First of all, technically, it might be able to use for write side. But as I mentioned before we need to construct 512KB block for tape write. So no copy from application to sg device is impossible. The only thing we can do is remove a copy within FUSE. In other words, Call tree is

  1. Appl
  2. -> syscall
  3. -> FUSE (no buffer copy here)
  4. -> LTFS's FUSE callback (copy data from FUSE to LTFS internal buffer)
  5. -> Construct SCSI req (no copy historically)
  6. -> issue ioctl() against sg (internal copy might be suppressed if direct io is enabled see Wiki)
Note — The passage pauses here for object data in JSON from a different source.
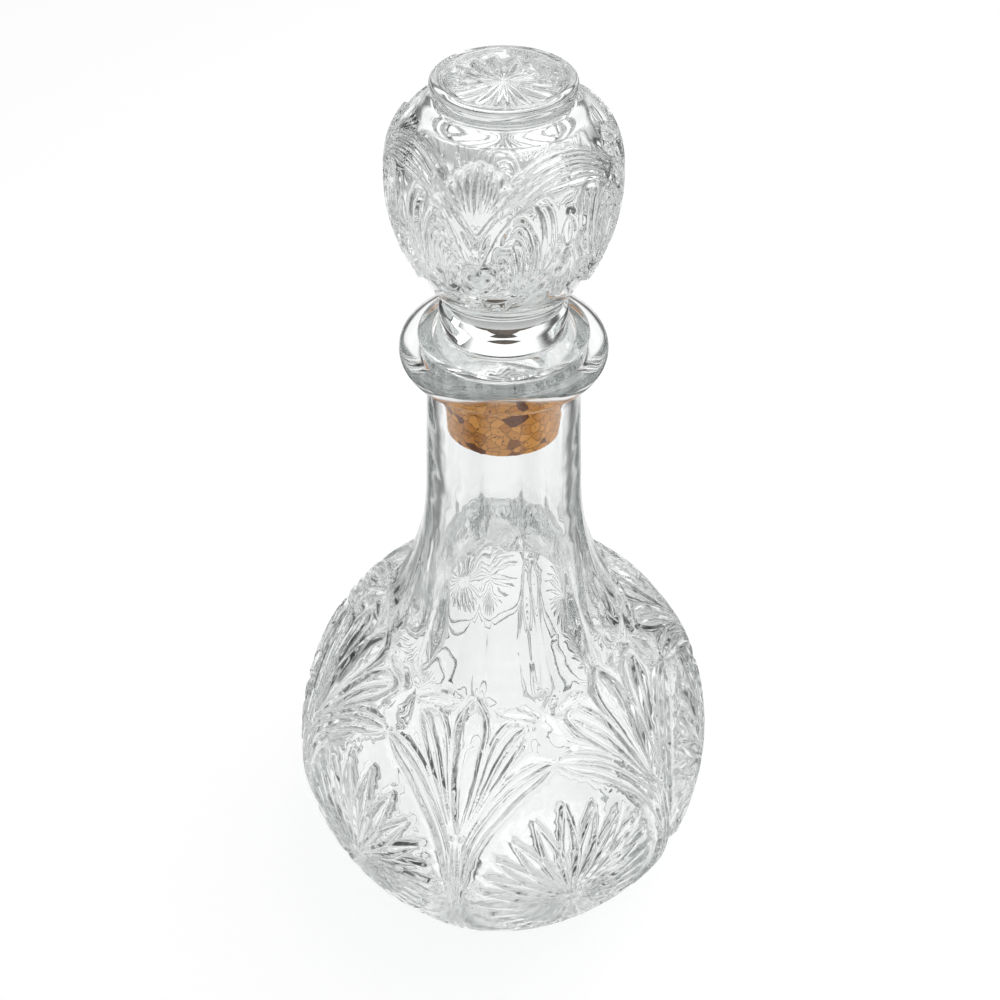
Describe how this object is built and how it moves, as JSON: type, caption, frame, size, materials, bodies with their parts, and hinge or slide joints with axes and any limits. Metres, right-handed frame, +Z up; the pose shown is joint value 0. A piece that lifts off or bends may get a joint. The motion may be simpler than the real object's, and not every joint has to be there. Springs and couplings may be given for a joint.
{
  "type": "decanter",
  "caption": "Round-bodied pressed glass decanter with fluted neck, palmette and sunburst relief, and a hollow glass stopper on a tapered cork plug.",
  "frame": {"origin": "centre of the flat ring that the bottle stands on", "axes": "+Z up along the axis of the bottle and stopper, -Y through the middle of one palmette of the globe"},
  "size_m": [0.1082, 0.1098, 0.2287],
  "materials": {
    "bottle_glass": "clear fire-polished pressed glass",
    "stopper_glass": "clear fire-polished pressed glass",
    "cork": "matt agglomerated cork"
  },
  "bodies": {
    "bottle": {"bottle": "bottle_glass"},
    "stopper": {"glass_stopper": "stopper_glass", "cork_plug": "cork"}
  },
  "joints": [
    {"name": "stopper_lift", "type": "slide", "parent": "bottle", "child": "stopper", "axis": [0, 0, 1], "range_m": [0, 0.05]}
  ]
}
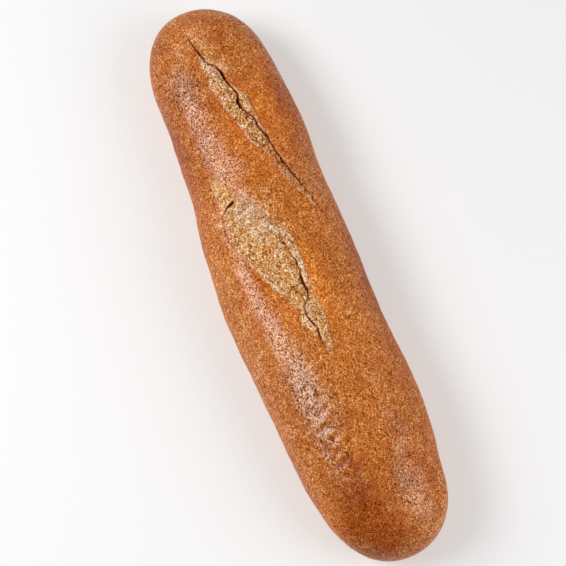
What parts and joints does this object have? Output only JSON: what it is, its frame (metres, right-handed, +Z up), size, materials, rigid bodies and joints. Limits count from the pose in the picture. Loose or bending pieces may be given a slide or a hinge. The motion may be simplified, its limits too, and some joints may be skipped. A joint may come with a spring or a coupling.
{
  "type": "hoagie roll",
  "caption": "Long whole-wheat sandwich roll, baked whole, with rounded ends, a flat base, and slashes torn open along its domed top.",
  "frame": {"origin": "on the surface that the roll lies on, under the middle of its box", "axes": "+X along the roll's length, towards the end that tapers more slowly; +Y across it; +Z up"},
  "size_m": [0.305, 0.0766, 0.0516],
  "materials": {
    "browned_crust": "satin"
  },
  "bodies": {
    "root": {"roll": "browned_crust"}
  },
  "joints": []
}
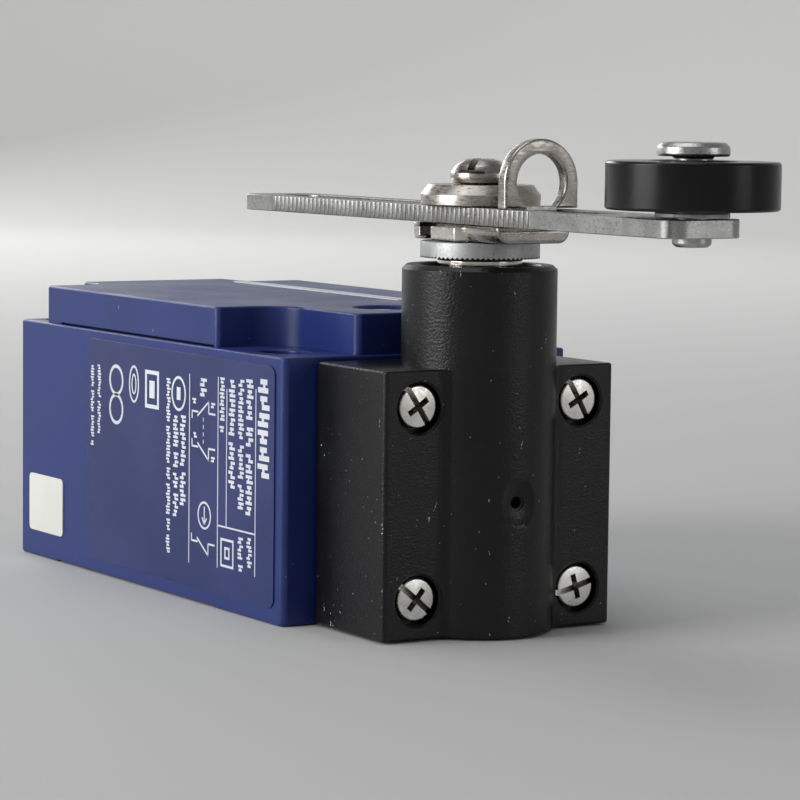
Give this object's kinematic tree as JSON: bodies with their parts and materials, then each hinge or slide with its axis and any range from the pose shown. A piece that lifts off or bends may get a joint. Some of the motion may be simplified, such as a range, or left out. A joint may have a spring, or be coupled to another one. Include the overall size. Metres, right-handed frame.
{
  "type": "roller lever limit switch",
  "caption": "Position switch: blue plastic case, black rotary head, and an adjustable slotted steel arm with a plastic roller that trips an enclosed contact block.",
  "frame": {"origin": "centre of the 30 x 60 mm fixing pattern, on the flat back face of the case", "axes": "+Z out of the cover, away from the mounting surface; +Y towards the cable entry, -Y towards the head and roller; +X across the case"},
  "size_m": [0.0402, 0.1338, 0.0579],
  "materials": {
    "case_plastic": "satin moulded plastic, dark blue",
    "head_plastic": "fine-textured moulded plastic, black",
    "roller_plastic": "turned thermoplastic, black, semi-gloss",
    "seal_rubber": "soft black elastomer",
    "zinc_plated_steel": "grey zinc plate",
    "nickel_plated_steel": "bright nickel plate",
    "arm_steel": "pressed steel, brushed",
    "bearing_bronze": "sintered bronze",
    "contact_brass": "stamped brass",
    "block_plastic": "grey moulded plastic",
    "carrier_plastic": "white moulded plastic",
    "block_cap_plastic": "smoky clear plastic",
    "label_film": "glossy printed film",
    "white_film": "satin white film"
  },
  "bodies": {
    "case": {"body_shell": "case_plastic", "cover": "case_plastic", "cover_gasket": "seal_rubber", "cover_screw": "nickel_plated_steel", "side_label": "label_film", "maker_sticker": "white_film", "cover_stripe": "white_film", "contact_block_base": "block_plastic", "contact_block_cap": "block_cap_plastic", "break_terminal_left": "contact_brass", "break_wire_clamp_left": "zinc_plated_steel", "break_terminal_screw_left": "zinc_plated_steel", "break_terminal_right": "contact_brass", "break_wire_clamp_right": "zinc_plated_steel", "break_terminal_screw_right": "zinc_plated_steel", "make_terminal_left": "contact_brass", "make_wire_clamp_left": "zinc_plated_steel", "make_terminal_screw_left": "zinc_plated_steel", "make_terminal_right": "contact_brass", "make_wire_clamp_right": "zinc_plated_steel", "make_terminal_screw_right": "zinc_plated_steel", "block_screw_left": "zinc_plated_steel", "block_screw_right": "zinc_plated_steel", "head_housing": "head_plastic", "head_gasket": "seal_rubber", "head_screw_lower_left": "nickel_plated_steel", "head_screw_lower_right": "nickel_plated_steel", "head_screw_upper_left": "nickel_plated_steel", "head_screw_upper_right": "nickel_plated_steel", "shaft_bush": "bearing_bronze", "shaft_seal": "seal_rubber"},
    "lever": {"lever_shaft": "nickel_plated_steel", "cam": "arm_steel", "retaining_ring": "arm_steel", "serrated_disc": "zinc_plated_steel", "clamp_jaw": "arm_steel", "eye_bracket": "arm_steel", "clamp_washer": "arm_steel", "clamp_screw": "arm_steel"},
    "arm": {"lever_arm": "arm_steel", "roller_washer": "zinc_plated_steel", "roller_rivet": "arm_steel"},
    "roller": {"roller": "roller_plastic"},
    "tappet": {"tappet": "carrier_plastic", "return_spring": "arm_steel"},
    "carrier": {"bridge_carrier": "carrier_plastic", "break_bridge": "contact_brass", "make_bridge": "contact_brass", "break_contact_spring": "arm_steel", "make_contact_spring": "arm_steel"}
  },
  "joints": [
    {"name": "lever_swing", "type": "hinge", "parent": "case", "child": "lever", "pos_m": [0, -0.0497, 0.045], "axis": [0, 0, 1], "range_deg": [-70, 70], "stiffness_Nm_per_rad": 0.12},
    {"name": "arm_slide", "type": "slide", "parent": "lever", "child": "arm", "axis": [0, -1, 0], "range_m": [-0.0115, 0.038]},
    {"name": "roller_spin", "type": "hinge", "parent": "arm", "child": "roller", "pos_m": [0, -0.0907, 0.0533], "axis": [0, 0, 1], "continuous": true},
    {"name": "tappet_slide", "type": "slide", "parent": "case", "child": "tappet", "axis": [0, 1, 0], "range_m": [0, 0.003], "stiffness_N_per_m": 900, "springref_m": -0.003},
    {"name": "carrier_slide", "type": "slide", "parent": "case", "child": "carrier", "axis": [0, 1, 0], "range_m": [0, 0.003]}
  ],
  "couplings": [
    {"joint": "carrier_slide", "follows": "tappet_slide", "ratio": 1}
  ]
}
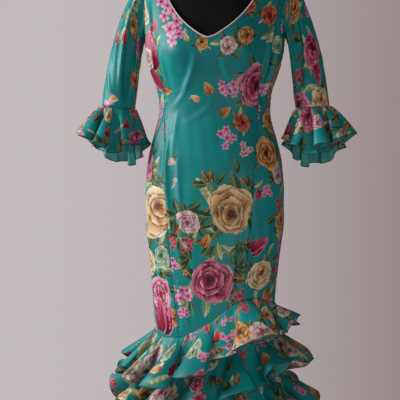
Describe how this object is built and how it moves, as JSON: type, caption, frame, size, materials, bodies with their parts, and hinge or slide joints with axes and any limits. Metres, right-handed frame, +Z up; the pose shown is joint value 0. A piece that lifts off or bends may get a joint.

For read side, it is really difficult to use because we have one block (512KB) cache. At this time, all examples are connected to a file on under hosted filesystem, I don't know we can provide a internal memory block with no care (I don't believe this...). We need to have a study what happens in the FUSE layer on read side.

Finally, I don't understand the benefit of this calls. At this time, we can drive the tape drive at max speed. And multiple file access (concurrent file access) in LTFS always degrade the performance. I think the only benefit is reducing usage of bus bandwidth and temporary tiny memory. On the other hand, these calls have a chance to make data corruption. So I think balance between effort and reward is not matched.

Of cause, I can review any code if someone provide a code with careful test. But priority is not high at this time in my mind.

wangdbang commented 3 months ago

OK, I agree with you.